'''

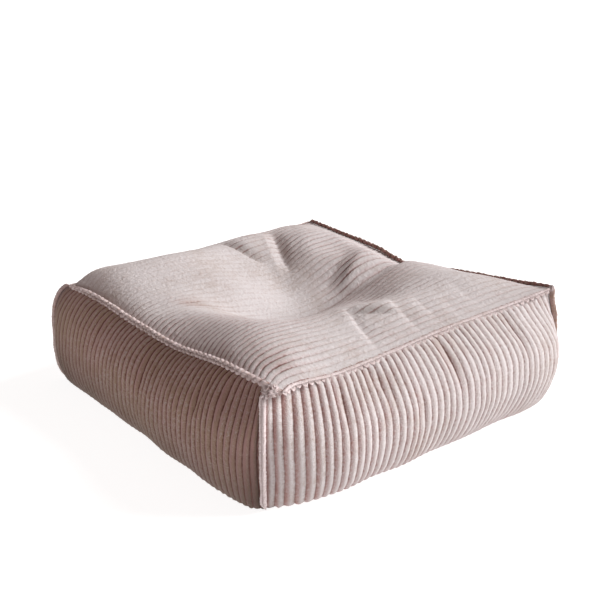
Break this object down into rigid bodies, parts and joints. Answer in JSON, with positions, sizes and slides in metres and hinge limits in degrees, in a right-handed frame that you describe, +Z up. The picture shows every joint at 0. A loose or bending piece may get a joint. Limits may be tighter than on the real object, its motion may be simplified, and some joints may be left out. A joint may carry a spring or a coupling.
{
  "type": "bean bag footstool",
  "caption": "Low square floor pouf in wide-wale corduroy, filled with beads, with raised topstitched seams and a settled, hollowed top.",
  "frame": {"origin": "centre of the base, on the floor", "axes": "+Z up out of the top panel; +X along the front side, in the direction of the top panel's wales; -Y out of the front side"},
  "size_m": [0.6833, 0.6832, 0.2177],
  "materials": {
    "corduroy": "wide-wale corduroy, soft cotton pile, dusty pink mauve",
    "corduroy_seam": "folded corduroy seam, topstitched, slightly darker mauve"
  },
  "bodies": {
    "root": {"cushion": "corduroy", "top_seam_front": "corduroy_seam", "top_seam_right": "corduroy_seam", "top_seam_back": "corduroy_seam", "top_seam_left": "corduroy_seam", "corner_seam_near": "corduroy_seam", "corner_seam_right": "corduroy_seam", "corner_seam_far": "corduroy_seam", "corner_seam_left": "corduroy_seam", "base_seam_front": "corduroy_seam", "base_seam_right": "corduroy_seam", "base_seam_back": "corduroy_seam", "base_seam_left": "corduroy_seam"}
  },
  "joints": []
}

'''

*Written problem*:
Reproduce the whole listing word for word.

*Written reply*:
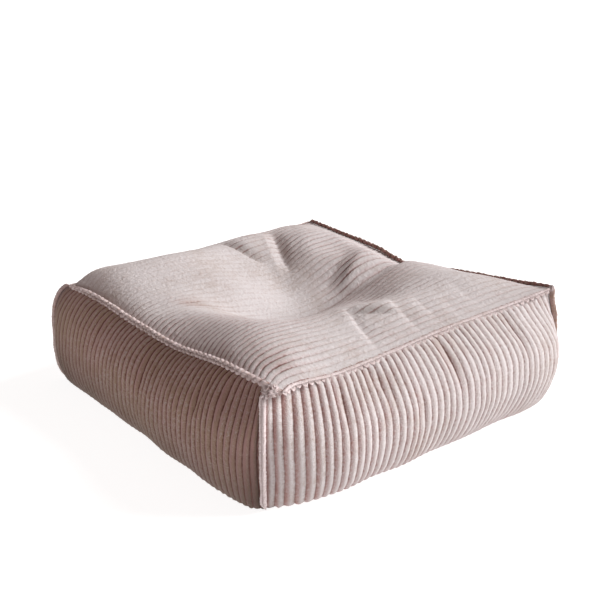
Break this object down into rigid bodies, parts and joints. Answer in JSON, with positions, sizes and slides in metres and hinge limits in degrees, in a right-handed frame that you describe, +Z up. The picture shows every joint at 0. A loose or bending piece may get a joint. Limits may be tighter than on the real object, its motion may be simplified, and some joints may be left out. A joint may carry a spring or a coupling.
{
  "type": "bean bag footstool",
  "caption": "Low square floor pouf in wide-wale corduroy, filled with beads, with raised topstitched seams and a settled, hollowed top.",
  "frame": {"origin": "centre of the base, on the floor", "axes": "+Z up out of the top panel; +X along the front side, in the direction of the top panel's wales; -Y out of the front side"},
  "size_m": [0.6833, 0.6832, 0.2177],
  "materials": {
    "corduroy": "wide-wale corduroy, soft cotton pile, dusty pink mauve",
    "corduroy_seam": "folded corduroy seam, topstitched, slightly darker mauve"
  },
  "bodies": {
    "root": {"cushion": "corduroy", "top_seam_front": "corduroy_seam", "top_seam_right": "corduroy_seam", "top_seam_back": "corduroy_seam", "top_seam_left": "corduroy_seam", "corner_seam_near": "corduroy_seam", "corner_seam_right": "corduroy_seam", "corner_seam_far": "corduroy_seam", "corner_seam_left": "corduroy_seam", "base_seam_front": "corduroy_seam", "base_seam_right": "corduroy_seam", "base_seam_back": "corduroy_seam", "base_seam_left": "corduroy_seam"}
  },
  "joints": []
}